◆ **TASK PROMPT**:
Repeat the whole of the data, keeping every detail the same.

◆ **DATA SHOWN**:
━━━━━━━━━━━━━━━━━━━━━━━━━━━━━━

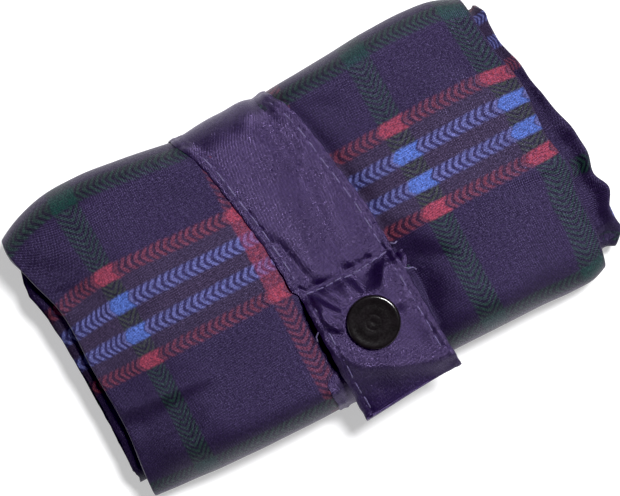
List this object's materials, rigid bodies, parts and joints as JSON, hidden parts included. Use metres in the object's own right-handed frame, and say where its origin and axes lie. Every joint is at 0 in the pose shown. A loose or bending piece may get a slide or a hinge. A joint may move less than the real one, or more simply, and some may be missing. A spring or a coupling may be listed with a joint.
{
  "type": "rolled fold-away shopping bag",
  "caption": "Tartan cloth shopping bag folded in thirds, rolled flat and held by a stitched satin strap with a round press stud.",
  "frame": {"origin": "on the underside of the tail strap, below the middle of the outer wrap; the roll lies on its back", "axes": "+X along the roll towards the ruffled end, +Y towards the edge that the strap comes over, +Z out of the front, the way the press stud's cap faces"},
  "size_m": [0.152, 0.0938, 0.0272],
  "materials": {
    "tartan_cloth": "fine plain weave, printed tartan on dark purple, slightly satin",
    "plain_cloth": "fine plain weave, dark purple",
    "strap_satin": "plain dark purple satin",
    "thread": "lilac polyester sewing thread",
    "gunmetal": "near-black enamel, semi-gloss",
    "stud_metal": "dark nickel plating",
    "spring_wire": "bright spring wire"
  },
  "bodies": {
    "bundle": {"back_panel": "tartan_cloth", "front_panel": "tartan_cloth", "gusset_left": "tartan_cloth", "gusset_right": "tartan_cloth", "handle_front": "plain_cloth", "handle_back": "plain_cloth", "bottom_seam": "thread", "strap_back": "strap_satin", "tail_back": "strap_satin", "anchor_stitch": "thread", "strap_back_stitch": "thread"},
    "strap": {"strap_front": "strap_satin", "front_stitch_left": "thread", "front_stitch_right": "thread"},
    "tab": {"strap_tab": "strap_satin", "tab_stitch_left": "thread", "tab_stitch_right": "thread", "cross_stitch": "thread", "snap_cap": "gunmetal", "snap_socket": "stud_metal", "socket_spring": "spring_wire"},
    "tail": {"tail_front": "strap_satin", "tail_stitch_left": "thread", "tail_stitch_right": "thread", "snap_stud": "stud_metal", "stud_rivet": "stud_metal"}
  },
  "joints": [
    {"name": "strap_open", "type": "hinge", "parent": "bundle", "child": "strap", "pos_m": [-0.005, 0.04395, 0.01095], "axis": [-1, 0, 0], "range_deg": [0, 150], "deforming": ["socket_spring"]},
    {"name": "tab_peel", "type": "hinge", "parent": "strap", "child": "tab", "pos_m": [0.006, -0.01105, 0.0219], "axis": [-1, 0, 0], "range_deg": [0, 60], "deforming": ["socket_spring"]},
    {"name": "tail_open", "type": "hinge", "parent": "bundle", "child": "tail", "pos_m": [0.0026, -0.04395, 0.01095], "axis": [1, 0, 0], "range_deg": [0, 75]}
  ],
  "couplings": [
    {"joint": "tail_open", "follows": "strap_open", "ratio": 0.5}
  ]
}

━━━━━━━━━━━━━━━━━━━━━━━━━━━━━━

◆ **CORRECT ANSWER**:
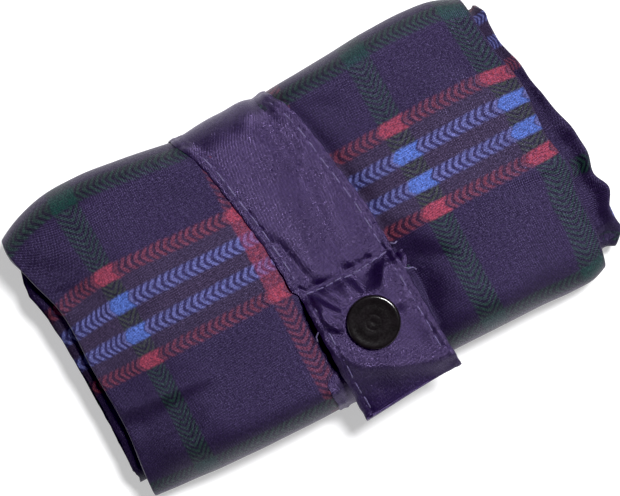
List this object's materials, rigid bodies, parts and joints as JSON, hidden parts included. Use metres in the object's own right-handed frame, and say where its origin and axes lie. Every joint is at 0 in the pose shown. A loose or bending piece may get a slide or a hinge. A joint may move less than the real one, or more simply, and some may be missing. A spring or a coupling may be listed with a joint.
{
  "type": "rolled fold-away shopping bag",
  "caption": "Tartan cloth shopping bag folded in thirds, rolled flat and held by a stitched satin strap with a round press stud.",
  "frame": {"origin": "on the underside of the tail strap, below the middle of the outer wrap; the roll lies on its back", "axes": "+X along the roll towards the ruffled end, +Y towards the edge that the strap comes over, +Z out of the front, the way the press stud's cap faces"},
  "size_m": [0.152, 0.0938, 0.0272],
  "materials": {
    "tartan_cloth": "fine plain weave, printed tartan on dark purple, slightly satin",
    "plain_cloth": "fine plain weave, dark purple",
    "strap_satin": "plain dark purple satin",
    "thread": "lilac polyester sewing thread",
    "gunmetal": "near-black enamel, semi-gloss",
    "stud_metal": "dark nickel plating",
    "spring_wire": "bright spring wire"
  },
  "bodies": {
    "bundle": {"back_panel": "tartan_cloth", "front_panel": "tartan_cloth", "gusset_left": "tartan_cloth", "gusset_right": "tartan_cloth", "handle_front": "plain_cloth", "handle_back": "plain_cloth", "bottom_seam": "thread", "strap_back": "strap_satin", "tail_back": "strap_satin", "anchor_stitch": "thread", "strap_back_stitch": "thread"},
    "strap": {"strap_front": "strap_satin", "front_stitch_left": "thread", "front_stitch_right": "thread"},
    "tab": {"strap_tab": "strap_satin", "tab_stitch_left": "thread", "tab_stitch_right": "thread", "cross_stitch": "thread", "snap_cap": "gunmetal", "snap_socket": "stud_metal", "socket_spring": "spring_wire"},
    "tail": {"tail_front": "strap_satin", "tail_stitch_left": "thread", "tail_stitch_right": "thread", "snap_stud": "stud_metal", "stud_rivet": "stud_metal"}
  },
  "joints": [
    {"name": "strap_open", "type": "hinge", "parent": "bundle", "child": "strap", "pos_m": [-0.005, 0.04395, 0.01095], "axis": [-1, 0, 0], "range_deg": [0, 150], "deforming": ["socket_spring"]},
    {"name": "tab_peel", "type": "hinge", "parent": "strap", "child": "tab", "pos_m": [0.006, -0.01105, 0.0219], "axis": [-1, 0, 0], "range_deg": [0, 60], "deforming": ["socket_spring"]},
    {"name": "tail_open", "type": "hinge", "parent": "bundle", "child": "tail", "pos_m": [0.0026, -0.04395, 0.01095], "axis": [1, 0, 0], "range_deg": [0, 75]}
  ],
  "couplings": [
    {"joint": "tail_open", "follows": "strap_open", "ratio": 0.5}
  ]
}